Emily Dickinson is by far the most affected of these letter-writers: she must have made her admiring critic Colonel Higginson wriggle with her calculated and confiding archness (‘My eyes, like the Sherry in the Glass, that the Guest leaves’), but she can also go straight to the point, as in her poems, and leave the reader quite breathless: ‘I have a brother and sister; my mother does not care for thought, and father too busy with his briefs to notice what we do. He buys me many books but begs me not to read them, because he fears they joggle the mind. They are religious, except me, and address an eclipse, every morning, which they call their “Father”.’ Thackeray, author of ‘The Ballad of Bouillabaisse’, pens a one-line acceptance to a friend’s dinner if he promises not to serve the stuff. Tennyson is moving about his stillborn child – would a father be shown it today? – even though ‘I refused to see the little body at first, fearing to find some pallid abortion which would have haunted me all my life – but he looked (if it be not absurd to call a newborn babe so) even majestic in his mysterious silence after all the turmoil of the night before.’ Forster is curt in a note to T.E. Lawrence about their young friend Palmer: ‘I continue to be his banker, but other relationships are forbidden by Mrs Palmer and Mrs Palmer’s mother. They say I have tried to put him against them. This is true.’

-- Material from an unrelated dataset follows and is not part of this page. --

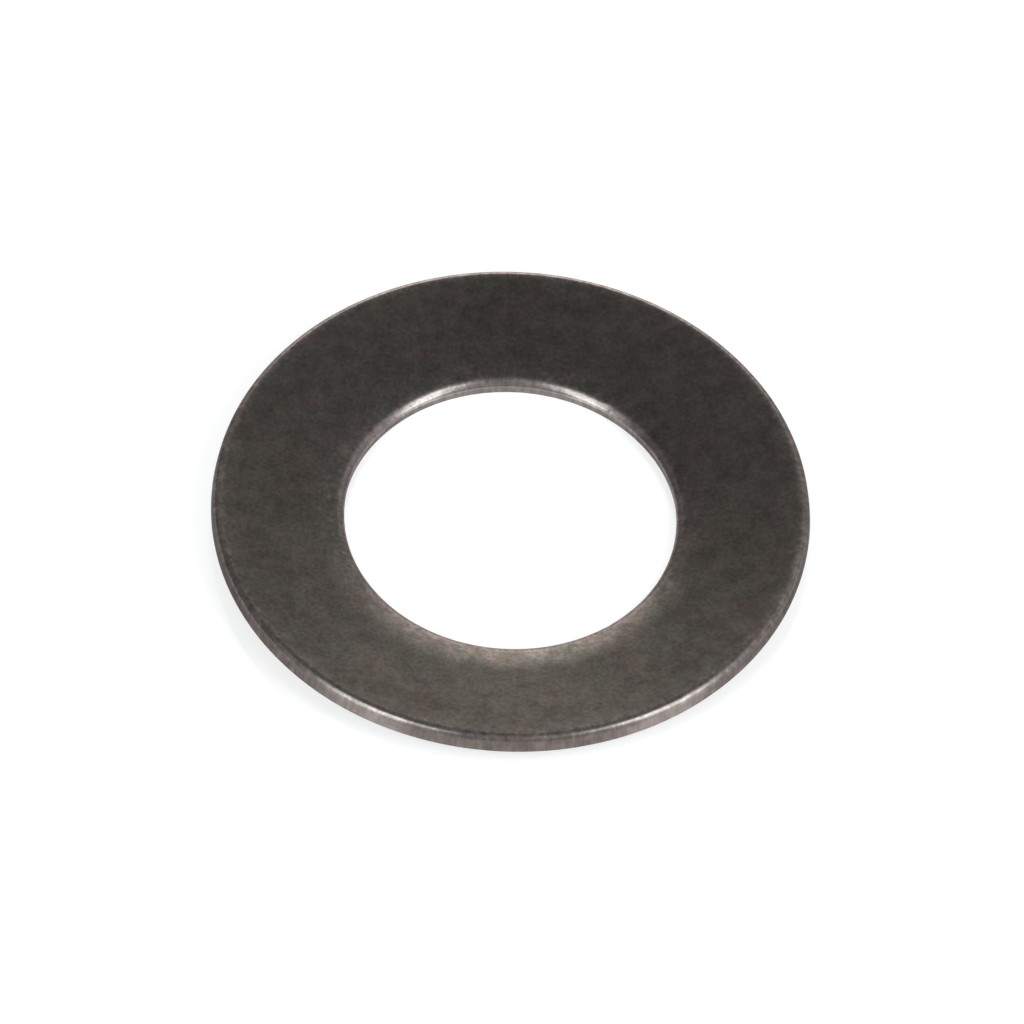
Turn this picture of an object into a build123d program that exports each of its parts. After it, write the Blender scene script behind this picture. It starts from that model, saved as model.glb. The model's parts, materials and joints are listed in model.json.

How many of us know that Yeats acquired the central image for his poem ‘In Memory of Major Robert Gregory’ – ‘Some burn damp faggots, others may consume/The entire combustible world in one small room’ – from a letter Henry James wrote him in 1915, contrasting the poet, ‘who can be present, and so present, by a simple flicker of your genius’, with the ‘clumsier race’ of novelists who have to ‘pile up faggots which may not after prove in the least combustible’? In what the editor describes as the ‘unbowdlerised’ text of a letter to Ethel Mannin, Yeats reports on the rejuvenating effects of his ‘monkey gland’ operation, in which apparently monkeys played no part: it is now simply called a vasectomy. But all letters tend to mislead: their recipient by intention and posterity by accident. One early in the book from Gerrard Winstanley to the Parliament Commander-in-Chief, Lord Fairfax, shows that the most well-intentioned of pamphleteers rarely know any history. Winstanley describes his communistic ‘Diggers’ as overcoming Charles, ‘our Norman oppressour’, but being cheated of the victory by a parliament which still upholds ‘the Norman Yoake’. Great Saxon thanes and landlords were, in fact, just as oppressive before the Conquest as the Normans after it, but visionary reformers must get their golden age from somewhere, as Chesterton did from the Middle Ages and F.R. Leavis from the Wheelwrights’ Shop.
Felix Pryor has put together a pile which could hardly be bettered in terms of general interest and information. Letters should bring news and tell us something. All these ones do.